The Warriors may have a better case for Durant to stay now than if they had rolled to a third consecutive championship. There would have been nothing left for him to prove in that scenario. He still would have been viewed as a replaceable part on a historically dominant juggernaut. His absence has made his value clear in a way his presence never could. Durant is a two-way force who can match up with elite forwards in the Finals like LeBron and Kawhi. Overcoming that type of player has become almost a prerequisite to winning a title: One of those two has been in the Finals in each of the past nine seasons.

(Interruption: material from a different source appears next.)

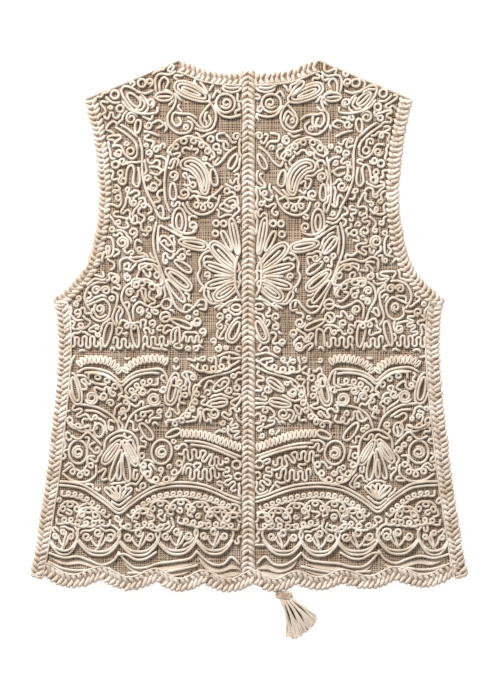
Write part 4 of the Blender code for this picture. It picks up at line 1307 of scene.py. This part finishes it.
def ribbed(name, side, finish):
    """One half's ribbed arcs, a loop at every pitch along each."""
    spots, turns = [], []
    for path in GIMP:
        length = length_of(path)
        spot, way, _ = along_path(path, np.arange(0.5, length / GIMP_PITCH) * GIMP_PITCH / length)
        for (x, drop), (dx, dd) in zip(spot, way):
            spots.append(world(side * x, drop, GIMP_LEVEL + ripple(side * x, drop)))
            yaw = math.atan2(-dd, side * dx) + math.radians(side * GIMP_LEAN)
            turns.append((0, math.radians(GIMP_TILT), yaw))
    base = bpy.data.objects.new("loop", loop_mesh())
    bpy.context.scene.collection.objects.link(base)
    points = bpy.data.meshes.new(name)
    points.from_pydata([tuple(map(float, p)) for p in spots], [], [])
    for key, rows in (("turn", turns), ("size", [GIMP_SIZE] * len(spots))):
        points.attributes.new(key, "FLOAT_VECTOR", "POINT").data.foreach_set("vector", np.ravel(rows))
    made = run_tree(name, ARC, points, {"Loop": base, "Finish": finish})
    bpy.data.objects.remove(base)
    return made


def tape(path, level, side, seed):
    """A strip along a path whose lower edge stands up in a fold, as rows of points across it."""
    spot, way, _ = along_path(path, np.linspace(0, 1, TAPE_POINTS))
    across = np.stack((-way[:, 1], way[:, 0]), 1)
    across *= np.sign(across[:, 1])[:, None]
    taper = np.clip(np.minimum(np.linspace(0, 6, TAPE_POINTS), np.linspace(6, 0, TAPE_POINTS)), 0.25, 1)
    rows = []
    for t, rise in TAPE_FOLD:
        place = spot + across * (t * TAPE_HALF * taper)[:, None]
        x, drop = side * place[:, 0], place[:, 1]
        pucker = 0.2 * np.sin(place[:, 0] / 5.5 + seed + 1.1 * t)
        rows.append(world(x, drop, level + ripple(x, drop) + rise * taper + pucker))
    return np.stack(rows, 1)


wide = len(TAPE_FOLD)
for side, word in ((-1, "left"), (1, "right")):
    arcs = ribbed(f"ribbed_arcs_{word}", side, cord_cotton)
    points, faces = [], []
    for seed, keys in enumerate(TAPES):
        for shift in (0.0, -TAPE_THICK):
            rows = tape(route(*keys), TAPE_LEVEL + shift, side, seed)
            start = sum(map(len, points))
            points.append(rows.reshape(-1, 3))
            firsts = [start + wide * i + k for i in range(TAPE_POINTS - 1) for k in range(wide - 1)]
            quads = [(n, n + 1, n + wide + 1, n + wide) for n in firsts]
            faces += [q if (shift == 0) == (side > 0) else q[::-1] for q in quads]
    tapes = add_mesh(f"draped_tapes_{word}", np.concatenate(points), faces, tape_cotton)
    for piece in (arcs, tapes):
        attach(piece, "root")
    over = [nets[word], cords[word], cords[f"{word}_filling"], cords[f"{word}_sewing"], arcs, tapes,
            braids[f"side_braid_{word}"], braids[f"armhole_braid_{word}_back"],
            braids[f"neck_braid_back_{word}"]]
    if side > 0:
        over += [braids["centre_braid"], braids["hem_braid_back"], edging, shoulders]
beneath = [nets["front"], *[braids[name] for name in braids if "front" in name or "under" in name]]

# ---------------------------------------------------------------- Tassel
# A tassel of the same cotton hangs from the fifth scallop: a skein tied to a loop of the braid, bound
# round its neck with thread, and cut to a fan that lies to the right.
HEAD_TOP, HEAD_FOOT = 616.6, 625.2
HEAD_X, HEAD_LEAN = 40.6, 2.2  # mm, its middle at the top, and how far that moves by the foot
HEAD_HALF, HEAD_HIGH, HEAD_LEVEL = 9.0, 3.3, 3.6  # mm
HEAD_SIDES = 20
BULGE = (0.70, 0.88, 0.98, 1.02, 1.02, 0.99, 0.93, 0.82, 0.66)  # share of its size, from top to foot
TURNS = 6  # of the thread bound round it
SKIRT, LOCKS = 56, 5  # strands, and the locks that they gather in
ROOT_X, ROOT_WIDTH, ROOT_DROP = 36.2, 13.0, 623.6
UNDER_LEVEL, OVER_LEVEL = 1.4, 3.4  # mm, height of the strands below and of those above
STRAND_LIFTS = (1.8, 0.3, 1.1)  # mm, by turns
# Columns: x, drop of the fan's cut end, left to right.
FAN = ((44.5, 671.0), (55, 671.4), (66.5, 664.3), (76, 655), (81.0, 645))
head_cotton = cotton("bound cotton thread", "#ECD8C3", "#CFB39A", sheen=0.1)
tassel_cotton = cotton("combed cotton thread", "#FBEDDD", "#E6D2BD", sheen=0.3, ply=3.0)
chance = random.Random(5)
rows, faces = [], []
for k, bulge in enumerate(BULGE):
    t = k / (len(BULGE) - 1)
    for n in range(HEAD_SIDES):
        turn = 2 * math.pi * n / HEAD_SIDES
        x = HEAD_X + HEAD_LEAN * t + HEAD_HALF * bulge * math.cos(turn)
        z = HEAD_LEVEL + HEAD_HIGH * bulge * math.sin(turn)
        rows.append((x, HEAD_TOP + (HEAD_FOOT - HEAD_TOP) * t, z))
        if k:
            a, b, after = (k - 1) * HEAD_SIDES, k * HEAD_SIDES, (n + 1) % HEAD_SIDES
            faces.append((a + n, b + n, b + after, a + after))
faces += [tuple(range(HEAD_SIDES)), tuple(range(len(rows) - 1, len(rows) - 1 - HEAD_SIDES, -1))]
head = add_mesh("tassel_head", world(*np.array(rows).T), faces, head_cotton)
around = np.linspace(0, 2 * math.pi, 29)
binding = [np.stack((HEAD_X + HEAD_LEAN * t + (9.3 - 6 * (t - 0.5) ** 2) * np.cos(around),
                     HEAD_TOP + 8.6 * t + 0.8 * np.cos(around), 3.8 + 3.1 * np.sin(around)), 1)
           for t in np.linspace(0.12, 0.9, TURNS)]
winding = tubes("tassel_binding", binding, 0.55, head_cotton, sides=6)
# Two loops of the tying cord stand up as lobes either side of the head.
knot = []
for x, turn in ((35.6, 0.4), (45.6, -0.5)):
    spin = np.array(((math.cos(turn), math.sin(turn)), (-math.sin(turn), math.cos(turn))))
    lobe = ring(0, 0, 3.6, 2.9) @ spin
    knot.append(np.column_stack((lobe + (x, 620.6), np.full(len(lobe), 5.6))))
lobes = tubes("tassel_knot", knot, 1.5, head_cotton)
fan = route(*FAN)
over, beneath = [], []
for k in range(SKIRT):
    under = k % 2
    share = (k + 0.5) / SKIRT
    share = 0.5 + (share - 0.5) * (0.86 if under else 1.0)
    lock = math.floor(share * LOCKS)
    within = share * LOCKS - lock - 0.5
    tip = along_path(fan, np.array([share]))[0][0]
    root = np.array((ROOT_X + ROOT_WIDTH * share, ROOT_DROP))
    tip = root + (tip - root) * (1.0 - chance.uniform(0, 0.035))
    t, wave = np.linspace(0, 1, 13), chance.uniform(0, 6.28)
    gathered = np.sin(math.pi * np.clip(t * 1.1, 0, 1)) * within * -3.2 * (1 - under)
    middle = root + (tip - root) * t[:, None]
    side = np.array((tip[1] - root[1], root[0] - tip[0])) / np.linalg.norm(tip - root)
    bow = 1.2 * np.sin(t * math.pi) + gathered + 0.7 * t * np.sin(t * 8 + wave)
    middle = middle + side * bow[:, None]
    if under:
        beneath.append(np.column_stack((middle, UNDER_LEVEL + 0 * t)))
        continue
    dome = 1.8 * (1 - 4 * within * within) * np.sin(math.pi * np.clip(t, 0.0, 0.9))
    height = OVER_LEVEL + STRAND_LIFTS[k // 2 % 3] + 0.5 * chance.uniform(0, 1) + dome
    over.append(np.column_stack((middle, height)))
skirt = tubes("tassel_skirt", over, 1.1, tassel_cotton, swell=(0.8, 1.0, 1.05, 0.9))
# The lower strands are coloured in the braid's darker shade colour: painted shade in the gaps between
# the strands above.
shaded_under_strands = tubes("tassel_skirt_under", beneath, 1.3, braid_shade, sides=6)
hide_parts("tassel")
for piece in (head, winding, lobes, skirt, shaded_under_strands):
    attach(piece, "root")

# ---------------------------------------------------------------- Studio
# A plain pale floor, one large soft light from the upper left and even light from all round.
floor_paint = bpy.data.materials.new("white paper")
floor_paint.use_nodes = True
shader = floor_paint.node_tree.nodes["Principled BSDF"]
shader.inputs["Base Color"].default_value = (0.95, 0.95, 0.95, 1)
shader.inputs["Emission Color"].default_value = (1, 1, 1, 1)
shader.inputs["Emission Strength"].default_value = 0.66
shader.inputs["Roughness"].default_value = 0.9
shader.inputs["Specular IOR Level"].default_value = 0.1
FLOOR_HALF, FLOOR_LEVEL = 3, -0.0004  # m
corners = [(x, y, FLOOR_LEVEL) for x, y in ((-FLOOR_HALF, -FLOOR_HALF), (FLOOR_HALF, -FLOOR_HALF),
                                            (FLOOR_HALF, FLOOR_HALF), (-FLOOR_HALF, FLOOR_HALF))]
floor = add_mesh("floor", corners, [(0, 1, 2, 3)], floor_paint, smooth=False)


def area_light(name, place, size, watts):
    """A square soft light aimed at the middle of the garment."""
    lamp = bpy.data.lights.new(name, "AREA")
    lamp.size, lamp.energy = size, watts
    made = bpy.data.objects.new(name, lamp)
    made.location = place
    made.rotation_euler = (-Vector(place)).to_track_quat("-Z", "Y").to_euler()
    bpy.context.scene.collection.objects.link(made)
    return made


area_light("key", (-1.3, 2.6, 1.75), 0.6, 150)
sky = bpy.data.worlds.new("even light")
sky.use_nodes = True
sky.node_tree.nodes["Background"].inputs["Color"].default_value = (1, 1, 1, 1)
sky.node_tree.nodes["Background"].inputs["Strength"].default_value = 0.36
bpy.context.scene.world = sky
bpy.context.scene.view_settings.view_transform = "Standard"

FOCAL, SENSOR = 120, 36  # mm
VIEW_HEIGHT, CLOTH_TOP = 0.812, 0.005  # m, the height that the view covers and the level it is for
lens = bpy.data.cameras.new("camera")
lens.lens = FOCAL
lens.clip_end = 20
camera = bpy.data.objects.new("camera", lens)
camera.location = (0.0017, -0.0004, VIEW_HEIGHT * FOCAL / SENSOR + CLOTH_TOP)
bpy.context.scene.collection.objects.link(camera)
bpy.context.scene.camera = camera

Golden State barely beat LeBron in 2015 even when they were at full strength and he was playing without Kyrie Irving and Kevin Love. If they don’t win another ring, Durant may get more credit for the Warriors’ last two championships than he has at the moment.

Getting credit is overrated, anyway. There has been a lot of debate about whether Durant or Curry should receive more credit, but the reality is that they need each other. They are 8-1 in the Finals together, while Curry is 8-9 without Durant and Durant is 1-4 without Curry. They are the 2010s version of Shaquille O’Neal and Kobe Bryant. None of the possible superstar pairings that could be created this summer fit better together. Shaq and Kobe broke up because both wanted all the glory. Curry and Durant don’t have to follow the same path. Durant may find out that the grass is not always greener if he leaves in the offseason. None of his possible destinations has the same history of success as Golden State, or another superstar as willing to share the spotlight as Curry. The Warriors always knew they needed Durant. Now everyone else realizes it, too. That may be enough for him to stay.